Although apparently short-lived, the agreement with the Halestons was typical of successive priors' steadiness in pursuit of small but useful gains. This was particularly evident at Uppington, where Roger Mussun died leaving his lands to a widow and nine daughters. Eyton comments: “No story of feudal coheirship can be more intricate than that of the descent of Roger Mussun's nine daughters.” His detailed tracing of the story shows Wombridge priory acquiring small parcels of land and privileges from the holdings of each of the nine lines coheiresses by numerous methods over more than a century: purchase, gifts, opportunistic lawsuits, persuasion. More than 200 items in the cartulary document this steady accretion of property and privilege. Finally almost the whole Mussun inheritance was in its hands, creating a compact and economical estate. There remained only the issue of Uppington church, where the Priory contested the right to certain tithes with portionary priest of Wroxeter church. This must have been a delicate matter, as Wroxeter was a special interest of the FitzAlan family and belonged to Haughmond Abbey. Wombridge won its case in a hearing at Chester in 1293 but a further complication with another portioner had to be settled before the court of the Archbishop of Canterbury as late as 1346.
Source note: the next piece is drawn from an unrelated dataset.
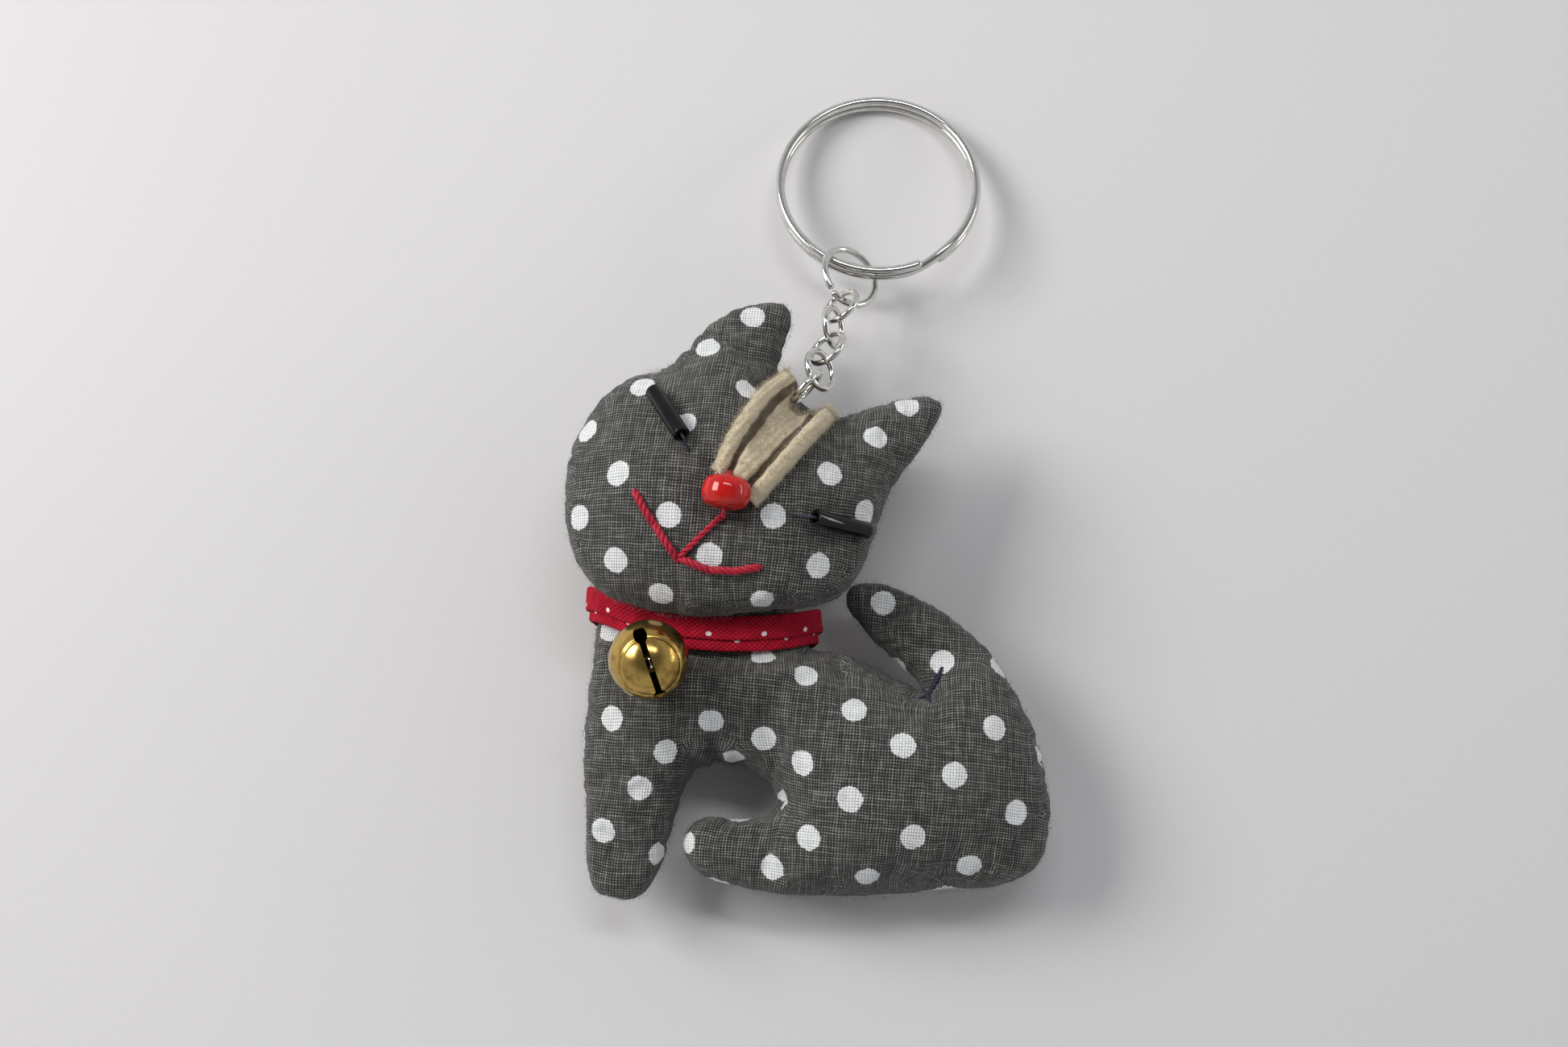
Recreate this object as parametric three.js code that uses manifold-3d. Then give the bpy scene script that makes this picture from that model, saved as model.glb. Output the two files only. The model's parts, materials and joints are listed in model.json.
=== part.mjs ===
// A plush keychain: a sitting cat, sewn from dotted cotton, on a short chain and a split ring.
// It lies on its back panel. Millimetres, +Z up out of the table, +Y towards the key ring.
import * as THREE from "three";
import { mergeVertices } from "three/addons/utils/BufferGeometryUtils.js";
import Module from "manifold-3d";

const wasm = await Module();
wasm.setup();

// Driving dimensions
const GAP = 0.3; // between pieces that touch
const CLOTH = 0.5; // thickness of a sewn panel
const SEAM_GAP = 0.3; // between the two panels of a cushion at their seam
const EDGE_STEP = 2.1; // spacing of the points along a cushion's outline
const FILL_STEP = 4.2; // spacing of the points inside it

const BODY = { seam: 8.5, seamSlope: 0, front: 1.1, back: 1.15 };
const FELT_HOLE = [-1.6, 9.5, 19.1]; // where the end ring goes through the felt
const HEAD = { seam: 15.2, seamSlope: -0.15, front: 1.08, back: 0.85 };
const STUFFING_INSET = 1.6;
const STUFFING_FILL = 0.77; // of the height inside the panels
// Rows and columns of the points inside a cushion, each way from the middle of the cat
const LATTICE = { half: 20, y: -15 };

// The plane where the head is pressed onto the neck: its height at pressY, and its slope along Y
const PRESS = { y: -17.5, z: 17.0, slope: -0.67 };

const COLLAR = { x: -13.6, halfX: 14.45, top: 7.0, bottom: 7.4, width: 4.4, thickness: 0.9 };
const COLLAR_SQUEEZE = 0.58; // of the cushion's height under the collar
const COLLAR_FLAT = 2.7; // half width of the squeezed strip
const COLLAR_EASE = 3.6; // over which the cushion swells again

const NOSE = { x: -10.2, y: -4.6, radius: 3.05, thickness: 4.0, rounding: 1.3, bore: 0.7, turn: 8 };
const EYE = { length: 8.8, radius: 1.1, bore: 0.65 };
const LEFT_EYE = [[-19.9, 10.0], [-15.6, 2.6]];
const RIGHT_EYE = [[0.2, -7.5], [8.0, -8.3]];
const EYE_THREAD = { radius: 0.18, beyond: 1.3 }; // how far it shows beyond each end of the bead
const NOSE_THREAD = { radius: 0.3, beyond: 1.0 };
const NECK_STITCH = { radius: 0.3, below: 0.7 }; // below the body's seam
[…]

Wombridge was run in an economical way and, despite its small resources, never faced the financial difficulties of some of the other houses in the county. In 1519 Prior Thomas Forster was able to lend £40 to Lilleshall Abbey. Only a few lay people were paid to service the needs of the community: in 1536 just a steward, one William Charlton who was paid just £1 for his services, a court steward, a couple of bailiffs and a rent collector. By 1535, all the estates were let, rather than operated by the canons, except for the demesne at Wombridge. Here there were two coal pits, bringing in £5 annually, and also a small ironworks, worth 13s. 4.

==Dissolution and after==

The Valor Ecclesiasticus of 1535 put a value of £72 15. 8d. on the priory. Although it was solvent, it fell well short of the £200 threshold for continuation. The priory was dissolved in 1536. The prior, William Prowde, was given a pension of £11. The contents were sold off for a total of £140 9s. 3¾d., while the roof lead and bells raised £30 5s. The estates were leased in their entirety to William Abbot for 20 years, after which the reversion was sold to James Leveson, who also paid off Abbot's lease, thus becoming outright owner. In 1547, shortly before he died, Leveson sold the Wombridge demesne lands, about 96 acres, to William Charlton, the former priory steward, who had been acting as bailiff of the lands. However, Leveson reserved the coal mines for himself.

Charlton was the owner until his death, 20 years later. He seems to have lived in the priory gatehouse, which became Wombridge Hall. By now an important figure in the county, he was knight of the shire for Shropshire in the parliament of April 1554, the second of Queen Mary's reign. His successor at Wombridge was his son, Robert, although he had more illustrious descendants through his younger son, Richard. In the 17th century the priory church was in use as a coach house and later as a cattle pound. By the end of the century, masonry from the priory had been used at Apley Castle, perhaps to repair Civil War damage. Parts of the buildings were included in Wombridge Farm, which was demolished in 1965 to make way for the present residential estate of Wombridge.

Remains of the priory buildings remained visible until the 19th century but are now hidden beneath the churchyard. They were excavated in the 1930s. In 2011 they were uncovered again, under the direction of Dr Malcolm Hislop. A further archaeological excavation was carried out with volunteer labour, supervised by Martin Cook, in the following year.